───── Data shown
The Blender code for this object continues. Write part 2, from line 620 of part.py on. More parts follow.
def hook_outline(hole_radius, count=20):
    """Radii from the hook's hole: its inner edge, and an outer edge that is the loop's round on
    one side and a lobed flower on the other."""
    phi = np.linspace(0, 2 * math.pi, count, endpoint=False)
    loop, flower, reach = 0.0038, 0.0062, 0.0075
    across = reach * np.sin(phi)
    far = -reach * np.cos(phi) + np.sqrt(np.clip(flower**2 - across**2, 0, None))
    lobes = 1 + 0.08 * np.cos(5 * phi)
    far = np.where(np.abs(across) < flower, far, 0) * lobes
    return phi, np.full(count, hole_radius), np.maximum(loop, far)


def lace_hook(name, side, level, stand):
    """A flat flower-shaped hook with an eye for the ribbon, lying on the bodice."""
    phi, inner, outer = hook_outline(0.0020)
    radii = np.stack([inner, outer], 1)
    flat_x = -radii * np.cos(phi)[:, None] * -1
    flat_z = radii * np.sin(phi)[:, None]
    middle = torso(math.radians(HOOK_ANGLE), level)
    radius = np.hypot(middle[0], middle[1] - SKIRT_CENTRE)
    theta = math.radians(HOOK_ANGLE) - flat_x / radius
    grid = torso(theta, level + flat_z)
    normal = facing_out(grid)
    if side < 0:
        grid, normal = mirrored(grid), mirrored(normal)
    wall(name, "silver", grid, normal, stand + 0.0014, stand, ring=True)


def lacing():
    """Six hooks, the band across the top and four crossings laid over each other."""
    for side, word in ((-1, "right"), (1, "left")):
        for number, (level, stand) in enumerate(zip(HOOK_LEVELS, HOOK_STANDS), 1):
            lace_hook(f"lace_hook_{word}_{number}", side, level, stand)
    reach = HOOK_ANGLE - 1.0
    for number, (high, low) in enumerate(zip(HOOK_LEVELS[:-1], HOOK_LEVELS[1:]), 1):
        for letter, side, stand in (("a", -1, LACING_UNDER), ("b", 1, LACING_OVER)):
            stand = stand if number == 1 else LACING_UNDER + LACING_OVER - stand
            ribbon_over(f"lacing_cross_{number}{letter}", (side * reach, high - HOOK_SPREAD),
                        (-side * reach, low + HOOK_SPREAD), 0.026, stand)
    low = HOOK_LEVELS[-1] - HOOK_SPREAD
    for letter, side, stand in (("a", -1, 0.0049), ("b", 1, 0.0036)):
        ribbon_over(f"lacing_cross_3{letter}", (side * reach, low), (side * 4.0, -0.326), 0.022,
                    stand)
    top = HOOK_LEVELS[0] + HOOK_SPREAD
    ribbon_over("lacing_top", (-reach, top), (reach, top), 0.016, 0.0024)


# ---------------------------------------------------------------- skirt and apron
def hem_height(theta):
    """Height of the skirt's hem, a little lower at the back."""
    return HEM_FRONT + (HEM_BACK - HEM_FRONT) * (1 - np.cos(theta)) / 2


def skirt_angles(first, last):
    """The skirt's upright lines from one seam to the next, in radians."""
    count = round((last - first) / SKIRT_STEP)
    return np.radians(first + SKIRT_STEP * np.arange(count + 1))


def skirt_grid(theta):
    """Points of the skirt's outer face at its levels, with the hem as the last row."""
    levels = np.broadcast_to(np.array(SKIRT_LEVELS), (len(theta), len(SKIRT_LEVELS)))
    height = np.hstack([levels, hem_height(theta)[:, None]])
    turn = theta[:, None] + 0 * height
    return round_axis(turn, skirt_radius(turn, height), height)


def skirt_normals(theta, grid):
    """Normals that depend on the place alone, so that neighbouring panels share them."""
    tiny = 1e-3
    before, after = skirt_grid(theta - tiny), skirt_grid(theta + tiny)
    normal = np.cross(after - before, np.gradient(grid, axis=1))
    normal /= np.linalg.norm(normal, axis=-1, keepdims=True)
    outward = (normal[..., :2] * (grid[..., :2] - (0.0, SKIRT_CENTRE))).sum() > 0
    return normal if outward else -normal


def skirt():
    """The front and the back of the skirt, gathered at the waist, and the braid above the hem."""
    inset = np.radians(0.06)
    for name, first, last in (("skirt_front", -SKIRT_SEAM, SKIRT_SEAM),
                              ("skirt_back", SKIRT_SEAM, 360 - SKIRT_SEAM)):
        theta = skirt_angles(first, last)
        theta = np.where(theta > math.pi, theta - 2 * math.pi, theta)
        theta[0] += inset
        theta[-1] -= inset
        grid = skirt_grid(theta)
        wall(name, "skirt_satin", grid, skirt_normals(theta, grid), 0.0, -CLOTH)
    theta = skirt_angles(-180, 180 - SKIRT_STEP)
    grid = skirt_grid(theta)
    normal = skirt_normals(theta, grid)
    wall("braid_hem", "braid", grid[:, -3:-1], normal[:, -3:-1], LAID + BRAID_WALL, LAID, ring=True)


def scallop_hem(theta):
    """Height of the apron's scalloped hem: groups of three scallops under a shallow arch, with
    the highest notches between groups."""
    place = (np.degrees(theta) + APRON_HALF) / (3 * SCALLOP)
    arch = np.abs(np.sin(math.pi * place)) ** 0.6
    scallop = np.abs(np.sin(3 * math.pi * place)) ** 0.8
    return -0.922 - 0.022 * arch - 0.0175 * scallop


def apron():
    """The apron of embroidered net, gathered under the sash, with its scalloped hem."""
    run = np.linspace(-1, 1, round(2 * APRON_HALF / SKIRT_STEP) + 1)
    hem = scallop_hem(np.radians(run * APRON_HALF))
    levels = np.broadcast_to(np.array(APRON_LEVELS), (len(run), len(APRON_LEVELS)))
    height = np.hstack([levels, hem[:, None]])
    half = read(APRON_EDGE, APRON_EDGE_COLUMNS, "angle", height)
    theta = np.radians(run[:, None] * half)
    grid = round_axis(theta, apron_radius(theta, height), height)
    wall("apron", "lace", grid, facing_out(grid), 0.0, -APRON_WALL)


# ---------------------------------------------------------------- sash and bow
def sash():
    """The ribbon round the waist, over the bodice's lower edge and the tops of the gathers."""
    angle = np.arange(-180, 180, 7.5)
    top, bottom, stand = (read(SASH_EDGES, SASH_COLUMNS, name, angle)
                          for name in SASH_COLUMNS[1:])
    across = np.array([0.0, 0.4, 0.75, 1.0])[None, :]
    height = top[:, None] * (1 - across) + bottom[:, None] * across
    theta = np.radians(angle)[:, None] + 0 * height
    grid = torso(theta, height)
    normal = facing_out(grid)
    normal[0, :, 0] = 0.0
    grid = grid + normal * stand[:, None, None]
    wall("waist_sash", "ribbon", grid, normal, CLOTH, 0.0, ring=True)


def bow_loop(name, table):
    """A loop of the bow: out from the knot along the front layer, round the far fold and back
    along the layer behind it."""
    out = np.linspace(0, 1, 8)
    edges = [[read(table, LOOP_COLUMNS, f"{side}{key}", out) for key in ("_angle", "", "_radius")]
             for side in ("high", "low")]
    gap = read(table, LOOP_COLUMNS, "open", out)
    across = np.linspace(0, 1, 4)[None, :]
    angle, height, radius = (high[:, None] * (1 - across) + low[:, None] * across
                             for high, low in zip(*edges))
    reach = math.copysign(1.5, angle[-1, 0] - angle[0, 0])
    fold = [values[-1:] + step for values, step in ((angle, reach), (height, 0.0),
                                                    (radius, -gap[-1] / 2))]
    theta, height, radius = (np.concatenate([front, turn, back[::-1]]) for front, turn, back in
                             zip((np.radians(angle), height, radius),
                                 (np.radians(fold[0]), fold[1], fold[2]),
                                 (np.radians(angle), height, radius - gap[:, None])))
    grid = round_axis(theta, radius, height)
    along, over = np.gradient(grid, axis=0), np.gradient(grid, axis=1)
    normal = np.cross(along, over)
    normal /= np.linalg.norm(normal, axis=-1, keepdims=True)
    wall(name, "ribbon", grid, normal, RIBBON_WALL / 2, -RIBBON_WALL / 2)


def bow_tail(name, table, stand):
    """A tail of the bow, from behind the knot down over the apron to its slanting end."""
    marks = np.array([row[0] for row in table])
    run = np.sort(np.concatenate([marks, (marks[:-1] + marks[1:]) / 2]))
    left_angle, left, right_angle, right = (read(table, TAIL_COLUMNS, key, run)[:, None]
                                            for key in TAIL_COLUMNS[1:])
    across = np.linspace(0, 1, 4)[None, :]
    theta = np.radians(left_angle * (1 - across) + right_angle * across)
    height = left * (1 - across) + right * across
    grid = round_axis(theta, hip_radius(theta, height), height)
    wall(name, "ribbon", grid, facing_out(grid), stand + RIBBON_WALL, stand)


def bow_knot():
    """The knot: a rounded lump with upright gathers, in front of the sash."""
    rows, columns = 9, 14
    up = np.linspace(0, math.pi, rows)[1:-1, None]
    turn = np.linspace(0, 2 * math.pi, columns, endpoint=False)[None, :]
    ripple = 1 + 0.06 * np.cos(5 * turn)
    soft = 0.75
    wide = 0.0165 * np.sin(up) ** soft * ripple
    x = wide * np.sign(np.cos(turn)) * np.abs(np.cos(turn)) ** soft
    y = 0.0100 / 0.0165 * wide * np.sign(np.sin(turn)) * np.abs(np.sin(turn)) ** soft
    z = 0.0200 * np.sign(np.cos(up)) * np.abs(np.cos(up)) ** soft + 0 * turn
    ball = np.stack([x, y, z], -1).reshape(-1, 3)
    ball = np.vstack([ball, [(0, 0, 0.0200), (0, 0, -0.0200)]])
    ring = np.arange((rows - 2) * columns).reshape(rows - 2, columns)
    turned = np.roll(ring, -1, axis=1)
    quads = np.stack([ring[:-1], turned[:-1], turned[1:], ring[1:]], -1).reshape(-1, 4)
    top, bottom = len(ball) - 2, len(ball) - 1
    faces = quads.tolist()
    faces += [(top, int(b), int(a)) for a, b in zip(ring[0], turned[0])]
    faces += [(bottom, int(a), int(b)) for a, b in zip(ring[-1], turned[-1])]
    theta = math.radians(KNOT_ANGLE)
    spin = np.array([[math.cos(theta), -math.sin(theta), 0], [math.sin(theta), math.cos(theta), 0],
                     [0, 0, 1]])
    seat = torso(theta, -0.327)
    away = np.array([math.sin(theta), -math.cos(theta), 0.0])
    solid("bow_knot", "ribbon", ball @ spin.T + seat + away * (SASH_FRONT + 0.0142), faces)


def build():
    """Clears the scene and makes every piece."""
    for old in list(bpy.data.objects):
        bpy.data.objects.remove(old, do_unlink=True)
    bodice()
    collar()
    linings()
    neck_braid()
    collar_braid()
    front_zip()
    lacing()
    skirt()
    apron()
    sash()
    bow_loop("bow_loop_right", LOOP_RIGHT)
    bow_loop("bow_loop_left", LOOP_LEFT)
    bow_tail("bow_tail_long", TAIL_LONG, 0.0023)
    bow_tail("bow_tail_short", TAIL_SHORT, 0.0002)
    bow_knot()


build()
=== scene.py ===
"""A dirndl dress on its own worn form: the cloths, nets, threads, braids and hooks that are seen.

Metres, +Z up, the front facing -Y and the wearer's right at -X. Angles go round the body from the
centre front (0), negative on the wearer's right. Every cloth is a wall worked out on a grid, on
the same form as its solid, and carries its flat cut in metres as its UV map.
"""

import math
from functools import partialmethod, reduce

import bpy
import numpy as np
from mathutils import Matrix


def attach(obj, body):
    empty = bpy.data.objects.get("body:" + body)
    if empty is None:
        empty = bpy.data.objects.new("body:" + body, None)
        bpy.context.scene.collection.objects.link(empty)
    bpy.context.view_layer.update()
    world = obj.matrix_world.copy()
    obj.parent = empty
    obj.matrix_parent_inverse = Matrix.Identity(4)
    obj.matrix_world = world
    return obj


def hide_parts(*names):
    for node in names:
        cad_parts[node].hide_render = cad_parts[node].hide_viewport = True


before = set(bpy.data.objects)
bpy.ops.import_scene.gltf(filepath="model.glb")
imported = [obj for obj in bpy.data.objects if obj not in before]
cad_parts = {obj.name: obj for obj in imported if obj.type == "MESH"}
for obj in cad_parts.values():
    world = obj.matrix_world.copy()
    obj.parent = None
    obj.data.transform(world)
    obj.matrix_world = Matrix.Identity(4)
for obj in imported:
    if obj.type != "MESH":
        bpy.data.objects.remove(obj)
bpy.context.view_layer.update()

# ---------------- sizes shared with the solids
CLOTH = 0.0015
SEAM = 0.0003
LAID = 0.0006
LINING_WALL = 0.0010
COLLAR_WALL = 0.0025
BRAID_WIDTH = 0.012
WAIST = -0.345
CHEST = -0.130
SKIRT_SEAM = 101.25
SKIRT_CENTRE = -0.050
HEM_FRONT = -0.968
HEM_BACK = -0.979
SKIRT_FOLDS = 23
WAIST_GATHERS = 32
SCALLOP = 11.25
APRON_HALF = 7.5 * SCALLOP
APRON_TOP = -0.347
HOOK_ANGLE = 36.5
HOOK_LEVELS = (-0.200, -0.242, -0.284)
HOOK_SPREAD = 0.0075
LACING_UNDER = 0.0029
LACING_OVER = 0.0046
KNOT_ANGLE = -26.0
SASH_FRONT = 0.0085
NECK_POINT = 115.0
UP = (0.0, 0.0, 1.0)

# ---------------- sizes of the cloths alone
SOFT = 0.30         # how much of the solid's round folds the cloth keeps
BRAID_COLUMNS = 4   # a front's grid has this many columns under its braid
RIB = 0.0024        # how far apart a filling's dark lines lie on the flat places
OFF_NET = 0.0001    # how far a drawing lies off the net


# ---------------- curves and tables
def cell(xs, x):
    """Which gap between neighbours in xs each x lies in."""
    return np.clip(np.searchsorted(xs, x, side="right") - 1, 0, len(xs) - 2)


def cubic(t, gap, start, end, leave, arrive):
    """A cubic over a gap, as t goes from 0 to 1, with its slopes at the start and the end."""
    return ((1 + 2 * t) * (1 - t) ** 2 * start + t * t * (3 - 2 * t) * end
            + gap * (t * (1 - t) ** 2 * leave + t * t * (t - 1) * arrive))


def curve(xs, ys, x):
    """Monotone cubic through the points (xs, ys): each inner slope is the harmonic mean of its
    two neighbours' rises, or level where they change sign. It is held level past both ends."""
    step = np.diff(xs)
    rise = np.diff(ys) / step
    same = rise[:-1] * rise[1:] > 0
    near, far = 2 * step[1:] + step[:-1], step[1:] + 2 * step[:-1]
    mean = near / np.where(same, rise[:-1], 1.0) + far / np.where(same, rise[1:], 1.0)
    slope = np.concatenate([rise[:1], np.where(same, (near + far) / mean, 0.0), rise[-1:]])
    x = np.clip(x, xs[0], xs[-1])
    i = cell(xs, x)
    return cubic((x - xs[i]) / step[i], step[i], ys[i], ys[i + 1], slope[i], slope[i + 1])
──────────
• Exercise directions: Output exactly those lines that lie from the line with "collar_braid()" through the line with "from mathutils import Matrix", with both of those lines included.

• Complete answer:
    collar_braid()
    front_zip()
    lacing()
    skirt()
    apron()
    sash()
    bow_loop("bow_loop_right", LOOP_RIGHT)
    bow_loop("bow_loop_left", LOOP_LEFT)
    bow_tail("bow_tail_long", TAIL_LONG, 0.0023)
    bow_tail("bow_tail_short", TAIL_SHORT, 0.0002)
    bow_knot()


build()
=== scene.py ===
"""A dirndl dress on its own worn form: the cloths, nets, threads, braids and hooks that are seen.

Metres, +Z up, the front facing -Y and the wearer's right at -X. Angles go round the body from the
centre front (0), negative on the wearer's right. Every cloth is a wall worked out on a grid, on
the same form as its solid, and carries its flat cut in metres as its UV map.
"""

import math
from functools import partialmethod, reduce

import bpy
import numpy as np
from mathutils import Matrix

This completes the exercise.